Le 3 décembre 2025, les rangs serrés de l’Association des anciens enfants de troupe se forment devant la stèle érigée à l’École Leclerc. Chaque promotion, conduite par ordre d’ancienneté, répète un cérémonial immuable : salut, dépôt de gerbe, minute de silence. La présence du général de division Guy-Blanchard Okoï, chef d’état-major général, confère à l’événement une dimension d’unité qui transcende les générations. Dans l’oraison funèbre, Serge Eugène Ghoma Boubanga insiste sur le message de patience et de résilience légué par le défunt, rappelant que la victoire stratégique s’inscrit toujours dans la durée.
Transmission et exigence pour les jeunes cadres
Au-delà de l’émotion, l’inhumation au cimetière Bouka soulève la question de la transmission. Les vingt premières promotions de l’École Leclerc, à présent représentées par l’AET Félix Mouzabakani, ne comptent plus qu’une poignée de vétérans. Pour les jeunes officiers, l’expérience d’un Ernest Lekana illustre la dialectique entre modernité et tradition : la technologie ne saurait remplacer l’éthique personnelle ni le sens du devoir.
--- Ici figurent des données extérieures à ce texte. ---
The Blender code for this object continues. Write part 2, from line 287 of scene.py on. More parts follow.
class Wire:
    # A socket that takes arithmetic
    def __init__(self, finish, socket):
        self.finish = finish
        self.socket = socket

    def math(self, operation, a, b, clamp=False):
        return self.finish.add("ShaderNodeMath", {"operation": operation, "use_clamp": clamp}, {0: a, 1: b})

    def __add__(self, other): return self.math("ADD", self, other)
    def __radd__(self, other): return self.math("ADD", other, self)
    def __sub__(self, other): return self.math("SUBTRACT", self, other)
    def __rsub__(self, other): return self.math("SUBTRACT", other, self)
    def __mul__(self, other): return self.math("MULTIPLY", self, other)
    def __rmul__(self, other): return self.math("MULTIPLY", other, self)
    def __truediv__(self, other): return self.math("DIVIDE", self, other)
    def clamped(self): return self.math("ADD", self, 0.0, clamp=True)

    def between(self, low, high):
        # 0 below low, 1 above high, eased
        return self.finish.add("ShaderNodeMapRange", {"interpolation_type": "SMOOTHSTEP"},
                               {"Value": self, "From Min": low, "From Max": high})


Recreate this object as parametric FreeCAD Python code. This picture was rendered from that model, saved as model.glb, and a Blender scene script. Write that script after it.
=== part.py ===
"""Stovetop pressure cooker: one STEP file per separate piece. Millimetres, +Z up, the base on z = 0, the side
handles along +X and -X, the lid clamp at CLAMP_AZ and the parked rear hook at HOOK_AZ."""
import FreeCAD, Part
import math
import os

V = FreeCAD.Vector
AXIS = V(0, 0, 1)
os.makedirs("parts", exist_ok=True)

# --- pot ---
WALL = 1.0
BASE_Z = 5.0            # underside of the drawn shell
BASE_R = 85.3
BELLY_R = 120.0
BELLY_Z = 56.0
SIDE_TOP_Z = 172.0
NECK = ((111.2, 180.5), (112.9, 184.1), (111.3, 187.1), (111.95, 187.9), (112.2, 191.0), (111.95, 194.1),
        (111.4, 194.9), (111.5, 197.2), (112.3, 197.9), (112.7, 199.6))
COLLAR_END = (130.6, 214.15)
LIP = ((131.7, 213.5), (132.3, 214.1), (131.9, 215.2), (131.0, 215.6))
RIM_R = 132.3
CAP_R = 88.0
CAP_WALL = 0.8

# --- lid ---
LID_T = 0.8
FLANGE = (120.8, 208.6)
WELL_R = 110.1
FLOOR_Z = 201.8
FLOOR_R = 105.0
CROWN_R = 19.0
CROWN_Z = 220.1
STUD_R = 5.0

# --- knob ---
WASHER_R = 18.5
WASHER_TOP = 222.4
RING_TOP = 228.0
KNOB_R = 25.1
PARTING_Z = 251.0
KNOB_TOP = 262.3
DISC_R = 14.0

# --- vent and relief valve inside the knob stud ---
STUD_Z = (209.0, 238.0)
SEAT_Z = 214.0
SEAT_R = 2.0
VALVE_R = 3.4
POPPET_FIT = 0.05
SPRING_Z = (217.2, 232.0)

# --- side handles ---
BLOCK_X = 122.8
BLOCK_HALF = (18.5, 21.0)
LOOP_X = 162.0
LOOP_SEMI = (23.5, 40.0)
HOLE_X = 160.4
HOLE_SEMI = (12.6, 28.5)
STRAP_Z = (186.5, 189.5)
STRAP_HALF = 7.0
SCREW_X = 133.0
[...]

Willy Lekana, colonel et fils du défunt, témoigne que son père « corrigeait d’abord la posture avant la technique ». Cette maxime résonne auprès des instructeurs actuels, alors que l’armée congolaise investit dans les domaines émergents – drones, ISR, cyberdéfense. Les forces gagnent en capacité, mais l’esprit de corps demeure le socle. En rendant hommage à La Graine, surnom affectueux d’Ernest Lekana, la Nation rappelle à ses soldats que la graine ne germe qu’à condition d’être arrosée de discipline et de loyauté.